Em 2001, a revista Teresa, no seu número 34, publicou um dos ensaios mais célebres de João Adolfo Hansen, o Barroco, neobarroco e outras ruínas, texto mais de uma vez reproduzido em outros periódicos ou coletâneas. Trata-se de uma pormenorizada exposição teórica e metodológica sobre o estudo das práticas letradas antigas, cujas especificidades demonstram convenções outras de leitura e de interpretação, de modo que a alteridade do passado se dê a conhecer, com doutrinas e juízos próprios. Para tanto, discutem-se os termos e os meios de acessar as ruínas discursivas, segundo “regras de intervenção” que não as descaracterizem:
O passado está felizmente morto e seus restos só interessam no presente como material para um trabalho de destruição de universalismos que descartam sua historicidade. Os mortos só interessam na crítica dos vivos e dos muito vivos.
Vários ensaios importantes de Hansen foram publicados como prefácio ou introdução de livros com os quais colaborou, direta ou indiretamente. É o caso do texto de abertura do livro Teatro do sacramento, de Alcir Pécora, de 1989. Naquele momento, apenas os dois críticos poderiam dialogar em pé de igualdade, no estado em que se encontravam os estudos sobre os sermões do padre Antônio Vieira. Essa fecunda interlocução resultou, dentre outras colaborações, no livro Poesia seiscentista, publicado pela Hedra em 2002. Trata-se de uma antologia da chamada “poesia de agudeza”, organizada por Pécora. O ensaio introdutório, assinado por Hansen, é um incontornável estudo sobre a recepção e a interpretação daquela poesia. Em 2008, um ensaio da mesma envergadura, intitulado Introdução: Notas sobre o gênero épico, antecede as obras organizadas por Ivan Teixeira no volume Épicos, publicado pela Edusp e a Imprensa Oficial do Estado de São Paulo.

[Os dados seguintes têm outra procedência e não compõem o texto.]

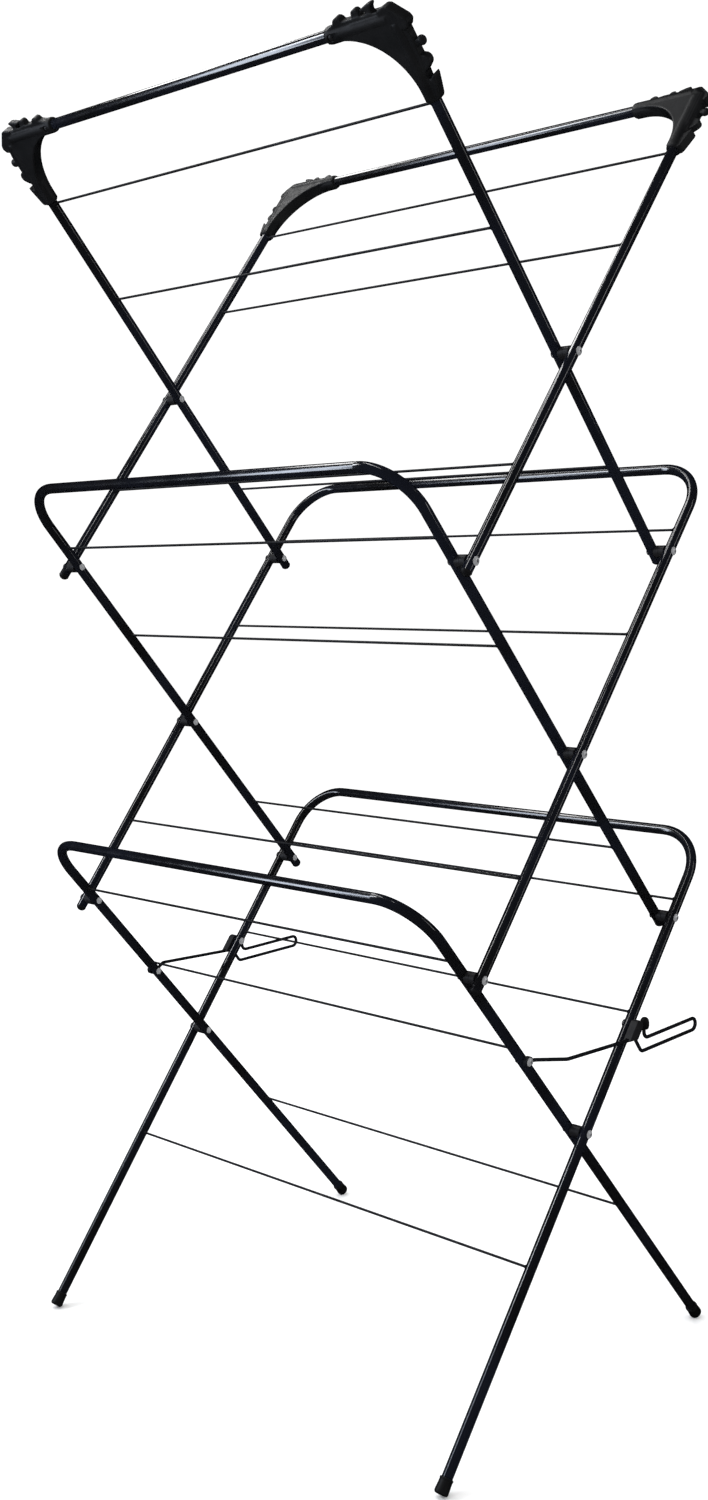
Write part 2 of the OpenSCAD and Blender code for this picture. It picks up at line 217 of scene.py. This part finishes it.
FINISHES = {
    "painted_tube": tube_coat,
    "painted_wire": wire_coat,
    "black_plastic": cap_plastic,
    "rivet_steel": rivet_zinc,
}
for part in frame["record"]["subparts"]:
    node = frame["nodes"][part["node"]]
    node.data.materials.clear()
    node.data.materials.append(FINISHES[part["material_slot"]])
    if "screws" in part["node"]:
        node.data.materials[0] = screw_black

# ------------------------------------------------------------------ where things are


def centre(node):
    """The middle of a node's box."""
    low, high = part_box(node)
    return (low + high) / 2


def leg_frame(tier, kind):
    """Origin on the middle wire, and unit vectors up the legs and square to the frame."""
    low = centre(f"wire_{tier}_{kind}_lower")
    high = centre(f"wire_{tier}_{kind}_upper")
    up = (high - low).normalized()
    square = Vector((1, 0, 0)).cross(up)
    return centre(f"wire_{tier}_{kind}_middle"), up, square


def axes(origin, x, y, z):
    """A matrix that puts local x, y, z along these vectors at origin."""
    turn = Matrix((x, y, z)).transposed().to_4x4()
    return Matrix.Translation(origin) @ turn


# ------------------------------------------------------------------ mesh helpers


def object_from(bm, name, material):
    """A smooth-shaded object made from bm, which is freed."""
    mesh = bpy.data.meshes.new(name)
    bmesh.ops.recalc_face_normals(bm, faces=bm.faces)
    bm.to_mesh(mesh)
    bm.free()
    mesh.materials.append(material)
    for face in mesh.polygons:
        face.use_smooth = True
    piece = bpy.data.objects.new(name, mesh)
    bpy.context.scene.collection.objects.link(piece)
    return piece


def baked(piece):
    """Turns the piece's modifiers into its mesh."""
    graph = bpy.context.evaluated_depsgraph_get()
    mesh = bpy.data.meshes.new_from_object(piece.evaluated_get(graph))
    piece.modifiers.clear()
    piece.data = mesh
    for face in mesh.polygons:
        face.use_smooth = True


def plate(bm, outline, thickness, shift):
    """A slab over an outline in x and y, its middle at z = shift."""
    bottom = [bm.verts.new((x, y, shift - thickness / 2)) for x, y in outline]
    top = [bm.verts.new((x, y, shift + thickness / 2)) for x, y in outline]
    bm.faces.new(bottom)
    bm.faces.new(top[::-1])
    for i in range(len(outline)):
        j = (i + 1) % len(outline)
        bm.faces.new((bottom[i], bottom[j], top[j], top[i]))


def lathe(bm, profile, place, segments=40):
    """Turns a closed profile of (radius, height) about local z; place is a matrix."""
    rings = []
    for radius, height in profile:
        ring = []
        for k in range(segments):
            angle = 2 * math.pi * k / segments
            point = Vector((radius * math.cos(angle), radius * math.sin(angle), height))
            ring.append(bm.verts.new(place @ point))
        rings.append(ring)
    for a, b in zip(rings, rings[1:]):
        for k in range(segments):
            n = (k + 1) % segments
            bm.faces.new((a[k], a[n], b[n], b[k]))
    bm.faces.new(rings[0])
    bm.faces.new(rings[-1][::-1])


def arc(x, y, radius, start, stop, steps):
    """Points round a circle from start to stop degrees."""
    angles = [math.radians(start + (stop - start) * k / steps) for k in range(steps + 1)]
    return [(x + radius * math.cos(a), y + radius * math.sin(a)) for a in angles]


# ------------------------------------------------------------------ corner mouldings
# Millimetres, x out from the leg's centreline, y up from the bar's, z through the frame.

INNER_EDGE = -5.6   # how far the web reaches inside the tubes' centrelines at its ends
GUSSET_R = 68       # radius and centre of the concave inner edge
GUSSET_C = INNER_EDGE - GUSSET_R
SOCKET_R = 8.4
SOCKET_START = 6    # the sockets, measured out from the corner of the two tubes
SOCKET_END = 82
SCREW_IN = -74      # place, radius and depth of the screw's seat in the bar's socket
SEAT_R = 3.5
SEAT_DEPTH = 1.4
SEAT_CUT = 6
UNDER = {"wide": -1, "narrow": 1}  # which face of a leaning frame is its under side

# The web is a stack of slabs (thickness, reach outside the tubes' centrelines): thick in the
# middle of the moulding and thinner towards its rim
WEB_STEPS = [(15.2, 3.5), (14, 5.6), (12.4, 7.4), (10.6, 9)]
WEB_MOUTH = 8.5     # how far the web draws in at the mouths of the sockets
RIM_T = 9           # thicknesses
HOOK_T = 7.6
TAB_T = 10.4
PAD_T = 11.4
STEM_T = 5.6
HOOK_SHIFT = 1.6    # how far the hooks sit towards the under side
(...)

Também de 2008 é o prefácio de Aleijadinho e o aeroplano: o paraíso barroco e a construção do herói colonial, livro de Guiomar de Grammont. Em 2011, escreveu o volumoso prefácio do já citado Critica textualis in caelum revocata?, de Marcello Moreira, obra crucial para os estudos das letras praticadas no Brasil do século 17 e 18.
As intervenções intelectuais de João Adolfo Hansen, desde os anos 1970 até nossos dias, têm enriquecido os estudos literários e o debate das ciências humanas em geral, com ideias corajosas e instigantes. Com atuação vigorosa, Hansen milita em favor da cultura como um direito inalienável e meio de ação e transformação social.